Beynon and Hudson point to the perceived loss of status that manual workers — especially men — have suffered as a result of deindustrialization. However, their account of political transformation concentrates on Labour’s failings rather than Conservative successes and does not draw out the full implications of these developments. Readers keen to grasp the long-term trajectory behind the shift toward a more nationalist Welsh Labour Party might enjoy the critical perspective put forward by Daryl Leeworthy’s Labour Country.

Disintegration of a Culture

The Shadow of The Mine is a brave book, written by two scholars who are partisans of the labor movement, coming to terms not just with major industrial and political defeats, but also with the long, slow disintegration of coalfield political culture. Beynon and Hudson’s perspective benefits from an understanding of the historical process that culminated in the last colliery closures, labor market reconstruction, and the final eclipse of the “coal mining production regime.”

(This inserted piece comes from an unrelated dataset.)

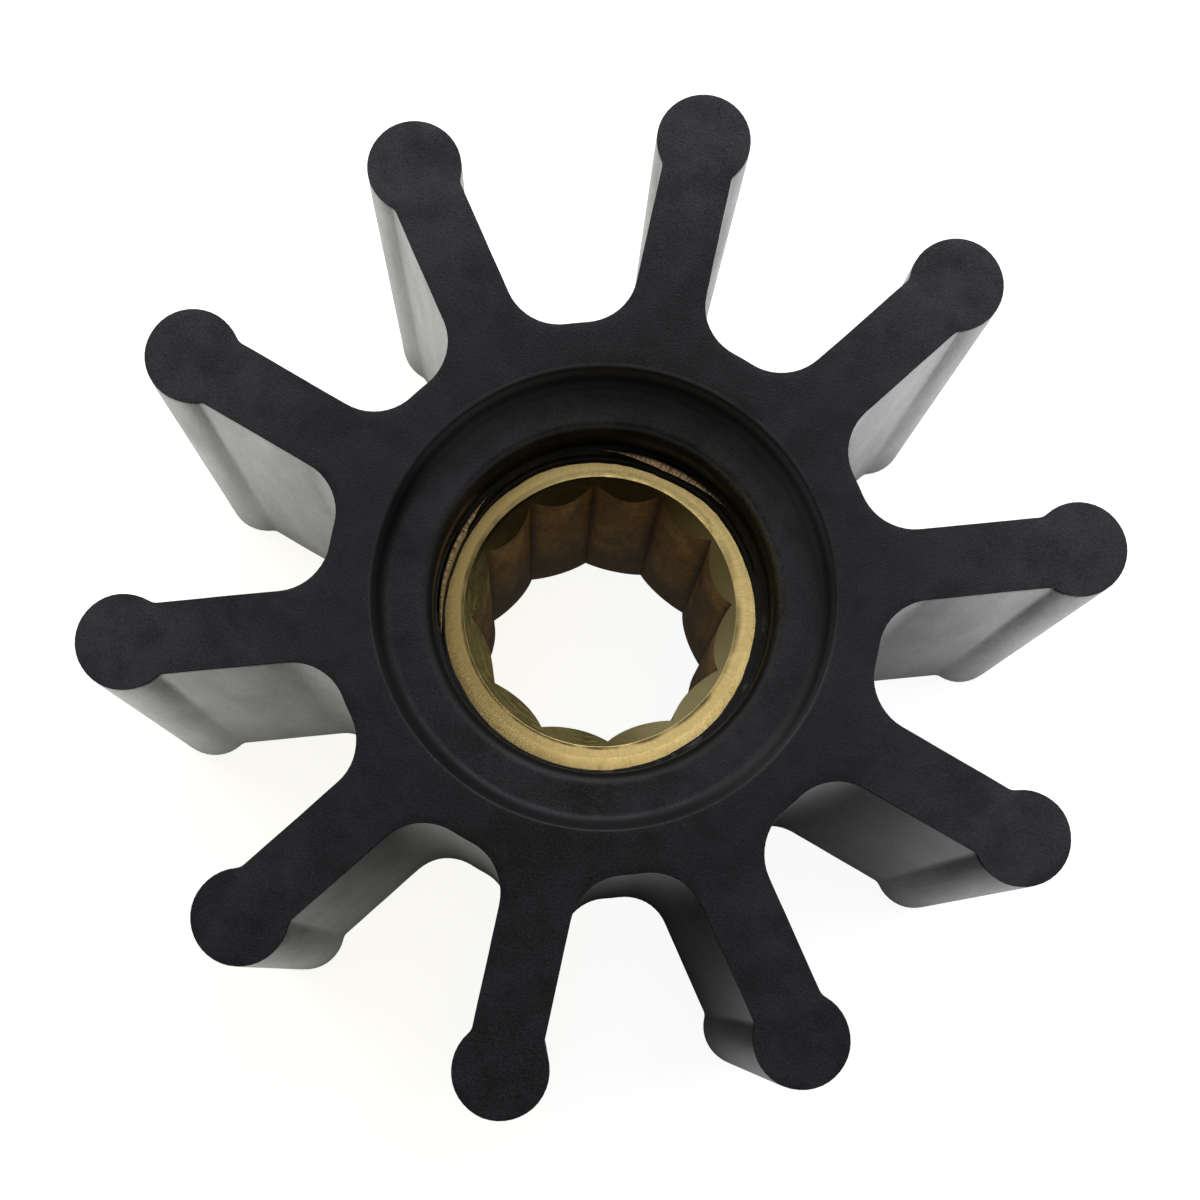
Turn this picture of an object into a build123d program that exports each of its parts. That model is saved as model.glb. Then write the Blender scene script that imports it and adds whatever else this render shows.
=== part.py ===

As early as the 1920s, the coalfields were already experiencing decline. A long contraction shaped the economic and social conditions that in turn gave rise to the political cataclysms of the 2010s. The authors draw impressively lucid connections between high politics, policymaking, and working-class experiences, especially for the years after 1985. They use sociological studies and testimonies from former miners, their wives, and other coalfield residents to bring these structural changes to life.

Much of the book’s first half treads more familiar ground, and its assessment of nationalization is somewhat one-sided. But more pertinently, perhaps, the Left needs an assessment of why the Conservatives won in 2019 as much as one of why Labour lost. Why were the Conservatives victorious in the North East of England but not in South Wales? We need to look beyond this book for answers to that question.

Nevertheless, anyone interested in the transformation that has reshaped Britain’s former coalfields should read The Shadow of the Mine. It joins a growing volume of scholarship that looks beyond the defeat of the miners’ strike to explore subsequent developments and understand their roots.